SANTA ANA — The new "three strikes" law aimed at locking up career criminals could place a heavy toll on nearly every law enforcement and social service agency in Orange County, according to a report released Wednesday.
A worst-case scenario could bring the civil court system to a virtual standstill to make way for more criminal trials, cause more severe jail crowding, place increased demands on probation officers and trigger an expansion of the local welfare rolls, officials said.
One of the hidden consequences of the legislation is expected to be a growing dependence on social programs should criminal cases begin to overwhelm the court system, county Social Services Director Larry Leaman said.
In many cases, convictions result in families seeking welfare support or placing children in government custody, according to the report by the Orange County Administrative Office. Any noticeable increase in the conviction rate and length of time served under the new law could cause a dramatic growth in government expenses to maintain those services.
"This is not just a hysterical reaction," Leaman said. "These decisions, quite often, set off a series of domino actions that we don't expect or that are not immediately visible."
The full brunt of the law will not be felt for several months, but county officials, judges and attorneys agree that local governments should be prepared to dedicate more money to public safety with no guarantees that the investment will bring a decrease in crime.
"This thing could be damn bad," Board of Supervisors Chairman Thomas F. Riley said, describing the financial implications of the law.
One of Riley's concerns is that the new law would exacerbate crowded conditions in the county jail system and lead to more early releases of those charged with lesser offenses such as drunk driving.
The Orange County jail system population, already governed by a federal court order, is expected to rise as more career-criminal cases are filed and brought to trial, the report stated.
For the county, the potential cost increases come at a difficult time as local government revenues continue to shrink because of higher unemployment rates, increased municipal incorporations and the lagging state economy.
Signed into law last month by Gov. Pete Wilson, the "three-strikes" legislation has created a flurry of concerns, questions and criticisms.
On Wednesday, Wilson set out to defend the law, saying that it would actually save potential crime victims at least $140,000 for every inmate incarcerated each year.
"Critics point to the costs of locking up these violent thugs and argue that California cannot afford it," Wilson said in a written statement. "I say again, we can't afford not to."

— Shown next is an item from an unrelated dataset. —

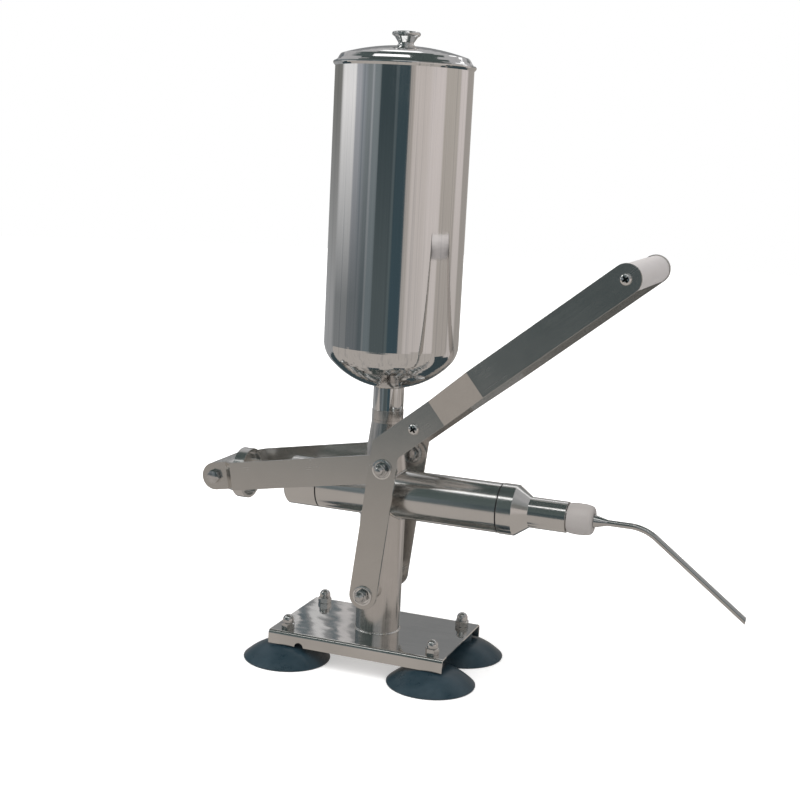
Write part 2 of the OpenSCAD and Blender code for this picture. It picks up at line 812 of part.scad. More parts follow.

Wilson said the potential savings were only conservative estimates, contending that each year that a repeat felon is taken off the streets, between 15 and 187 crimes are prevented.
Aside from the debate over costs, perhaps the only certain result of the "three-strikes" legislation will be legal challenges, authorities say.
The law mandates a minimum sentence of 25 years to life for third-time felons who have racked up two prior convictions for crimes, ranging from residential burglary to murder. The law also calls for more prison time for those with one or more "strikes"--including juvenile convictions.
The state Department of Corrections has predicted it must build 20 additional prisons under the new law--a prison costs about $500 million to build--and spend $2 billion a year to operate them.
In Orange County, authorities anticipate that adult trials will increase by 30%, and juvenile court trials may increase by as much as 50%, possibly requiring additional staff in most criminal justice agencies, the report said.
"If there's nothing to lose by going to trial, it's not really a gamble," Orange County Public Defender Ronald Y. Butler said. "If you go to trial you're giving a client the opportunity of an acquittal or a (conviction on a) lesser charge. There's just no reason not to go to trial."
So far, Orange County prosecutors have filed only two cases under the new legislation and are carefully reviewing each eligible case, said Chief Assistant Dist. Atty. Maurice Evans.
"At this point, we're taking a kind of a wait-and-see attitude," Evans said, adding that it is not yet clear how often the new law will be used. "It's just too early to tell."
In one instance, prosecutors believed the penalty did not fit the suspected crime and they moved to dismiss the "three-strikes" enhancement against a repeat felon charged with possessing a small amount of heroin, Evans said. Prosecutors may decide in rare cases to exercise discretion in declining to file charges, he said.
As it is written, however, the law does not appear to give prosecutors much room for interpretation, and Butler said disagreements about the new legislation will linger until the courts rule on expected challenges to the law.